Our Head of Analysis Mark Joyce argues that Iran, Brexit and industrial action currently surpass piracy among the maritime threats facing business
Iran’s seizure of a British-flagged oil tanker on 19 July is the most prominent of a recent spate of maritime security incidents spanning multiple regions. Several of these have been part of the wider fallout from Washington’s maximum pressure strategy towards Iran, including the sabotage of tankers off the coasts of the UAE in May and Oman in June.
There have also been flashpoints along other geopolitical fault lines. On 25 July, Ukrainian forces seized a Russian tanker in the Danube port of Izmail, in retaliation for Russia’s capture of three Ukrainian ships in November. Chinese vessels with armed coastguard escorts have been conducting exploration of contested waters off the Spratly Islands since early July, triggering a retaliatory naval deployment by Vietnam. Turkey is exploring for oil and gas in disputed waters off Cyprus, prompting exchanges of hostile rhetoric and threats over the last two months.
None of these incidents has anything to do with piracy. This is noteworthy given that maritime security and piracy have often been treated as virtually synonymous topics since the peak of attacks on shipping off Somalia nearly a decade ago. In the intervening years there has been a steady stream of reporting – much of it coming from the maritime security industry – warning of a growing and dynamic threat from piracy in other parts of the world.
Data suggests that piracy is in fact on a declining trajectory globally and is geographically contained. The International Maritime Bureau reports that 62 of the 75 seafarers abducted at sea in the first half of 2019 were captured in the Gulf of Guinea, whilst eight of the nine reported incidents of vessels being fired upon globally during that period were off the coast of Nigeria. This is consistent with several years of reporting showing the Gulf of Guinea to be by far the biggest hotspot for piracy and maritime criminality in the world (although with signs of improvement over the last 12 months). The waters off Indonesia and Malaysia are the second biggest cluster, but at levels well below those off West Africa, and improving so far this year.
This is not to underplay the importance of piracy to those companies who are directly exposed to it nor to assume that recent improvements will be sustained. However, it is worth stressing that the maritime threats with greatest potential impact on business resilience over the second half of 2019 will be driven less by criminality than by politics. There are three particular areas to watch.
First, there are more flashpoints ahead relating to Iran as well as continued friction resulting from Chinese assertiveness in and around the South China Sea. The greatest direct vulnerability is for shipping and exploration activities in those regions but the wider impact may not be localised nor confined to physical domains. The US military held an exercise in June simulating a cyber attack against a US seaport by a foreign adversary. This was preceded by warnings to American ship operators urgently to review their cyber defences.

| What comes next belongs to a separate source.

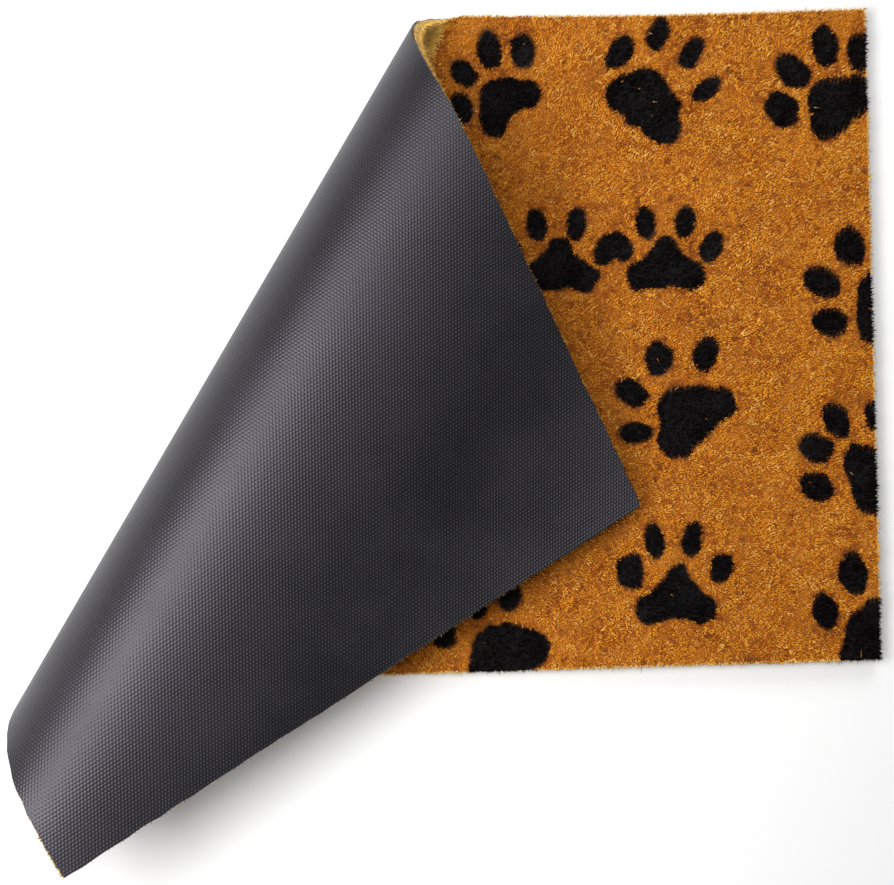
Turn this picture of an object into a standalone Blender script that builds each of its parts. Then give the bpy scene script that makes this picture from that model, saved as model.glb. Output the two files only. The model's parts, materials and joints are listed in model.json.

Second, a no-deal Brexit on 31 October could inflict enormous disruption on maritime freight, directly impacting global trading hubs including London and Rotterdam but with knock-on effects much further afield. This is not a security issue per se, but could plausibly take on security and crisis dimensions under the worst-case scenarios involving major logistical and transport disruption.
The third area of concern is industrial action and civil unrest. Strikes have impacted food and manufacturing supply chains through ports in South Africa and Australia during July and industrial action by port and customs officials in France caused major disruption in March. Besides further flare-ups in those situations another country to monitor is Algeria, where port workers are among the most organised elements of the civilian opposition. A breakdown of the national dialogue process in the coming weeks could be a trigger for port strikes that would not only strain supply chains but also carry a threat of associated violence.